The Bike Rodeo.

Our envoy visited San Francisco's Bike Rodeo in the summer of 2001 when they took part in the "How Berkeley Can You Be" parade. The Rodeo is, as usual, a loosely organized chopper constructing, riding, and destructing cadre. Unlike us, however, some of them have actual metalworking skills. Our representative didn't introduce himself or anything, so he didn't ask many questions. Why not? Most of the Rodeoans weren't less friendly than the usual SF crowd, or anything. Perhaps he was afraid of having to defend our honor in the jousting ring.

The parade itself was somewhat annoying. Actually, parades are always fun, it was Berkeley that was annoying. There were the usual breakdowns during the ride, but luckily these people were prepared. The Cyclopath had his fully armageddon-ready mobile-home-tallbike with a tallbasket that had several tools clipped onto it. When someone had a flat, they just pulled out a tank of compressed air and filled it up until it got low again! Plush!

After the parade, carnival rides were set up for the kids to play on. There was an impressive collection of stationary cycling amusements. Most of them were extremely dangerous to ride on without parental supervision, which made them all the more fun for the kids.

There were two bicycle carousels, one for big kids, and one for small kids. The big kid ride ended up with two blowouts by the end of the day, which made it a little more challenging to ride, but all of the bikes kept their alignment.
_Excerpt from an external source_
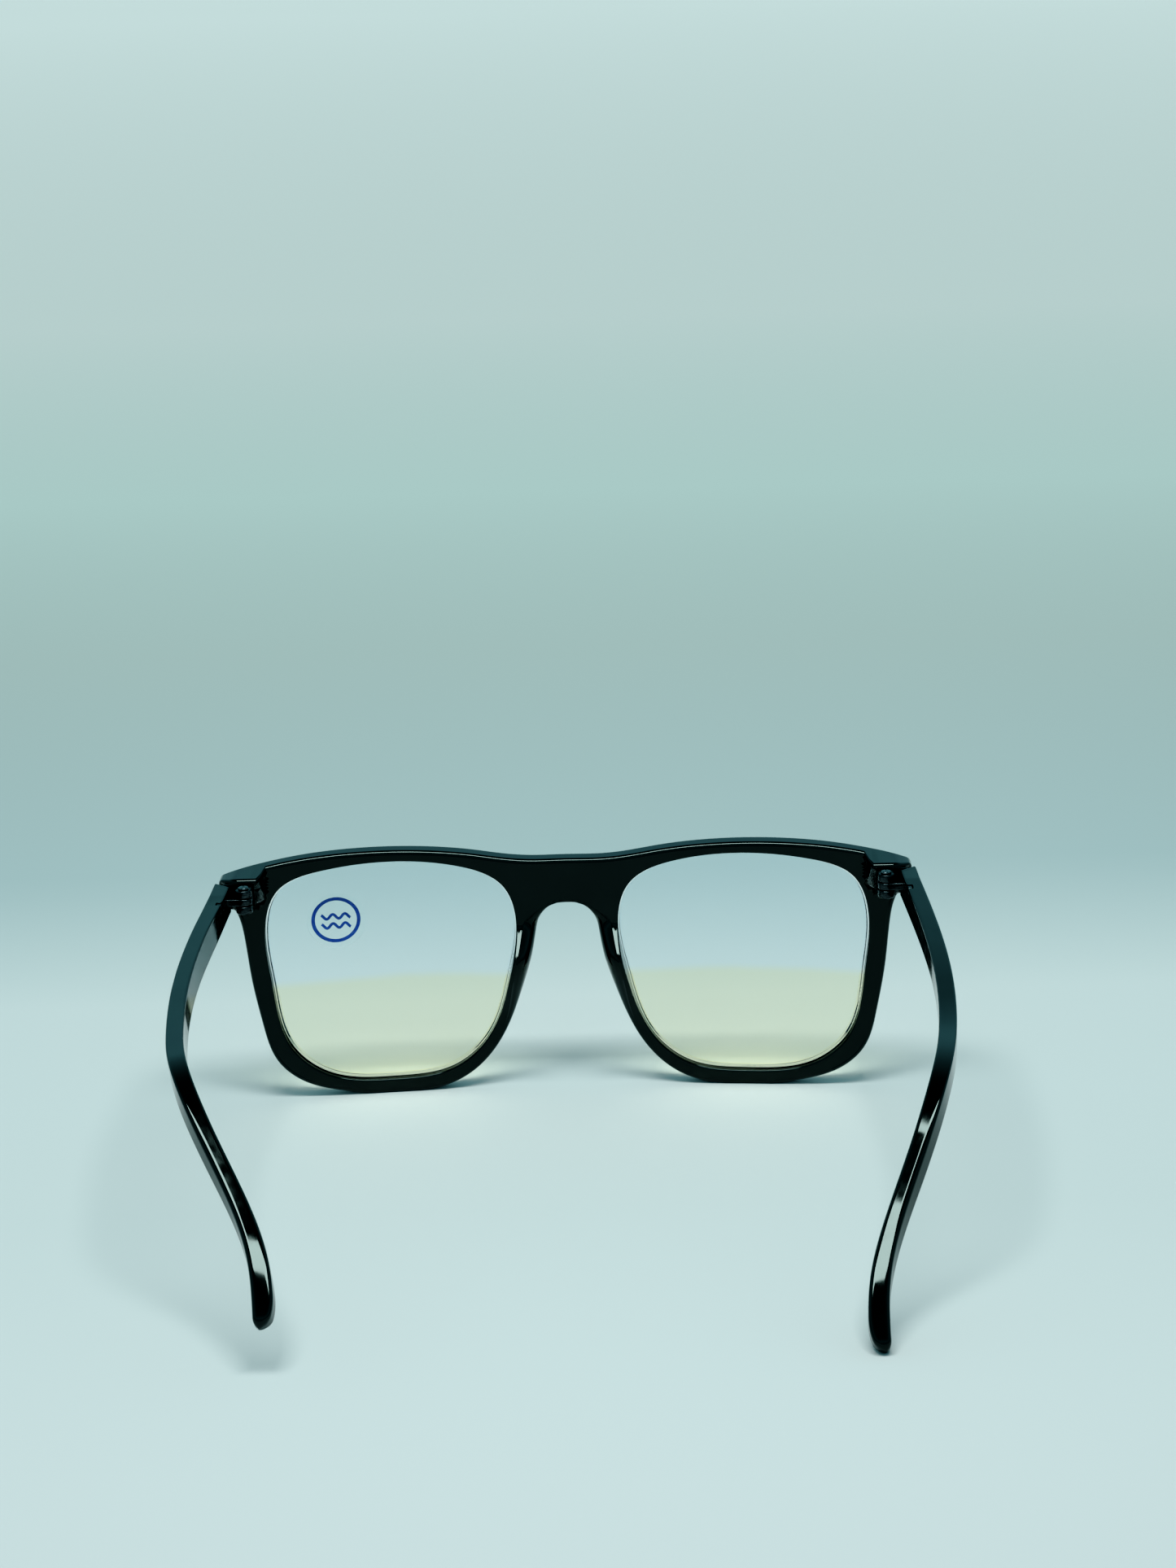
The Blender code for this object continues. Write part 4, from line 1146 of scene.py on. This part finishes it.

There was also a scary bike-a-totter, which hoisted its riders seven feet in the air. Huge springs bounced them up again when they hit the bottom. The Twirl-n-hurl was mounted on a gimbal, so that turning the pedals caused the bike to rotate around a post. It drew disgusted stares from observers, since only a sick individual would elect to subject themselves to such a ride.

The most horrifying ride, however, was the human powered centrifuge. Pictures cannot do it justice. Two riders sat on the ends of a 15 foot beam, which spun around when they pushed on their pedals. This device was well constructed, thankfully, although it fell over if one rider got off before the other one did. The center post was a tractor axle with freewheels welded to it. Its top speed was limited only by the foolishness of the riders.

And then, of course, came the jousting, the usual two falls out of three. The winner was clear, a sullen and cadaverous gladiator on loan from the Hard Times Bike Club, a man who clearly had forgotten how to feel pain or joy or anything much other than the desire to keep the bloody side up. He first dispatched Jay, shown on the left receiving a glancing blow that succeeded in knocking him off balance. Notice that his front wheel has just left the ground and his handlebars are wrenched to the side, spelling a fall when his wheel touches down again. With that victory the zombie from Minneapolis won the right to ride the tallbike that Jay had made, crafted from twin Schwinn Varsities, the mightiest rides in the universe, and bearing the power of seven headbadges. From that point on he was unbeatable. Unbeatable? Actually, he tired out near the end, and the Cyclopath won the last round, perhaps proving the one's best ally in the joust is a few motorcycle batteries low on your bike to provide ballast.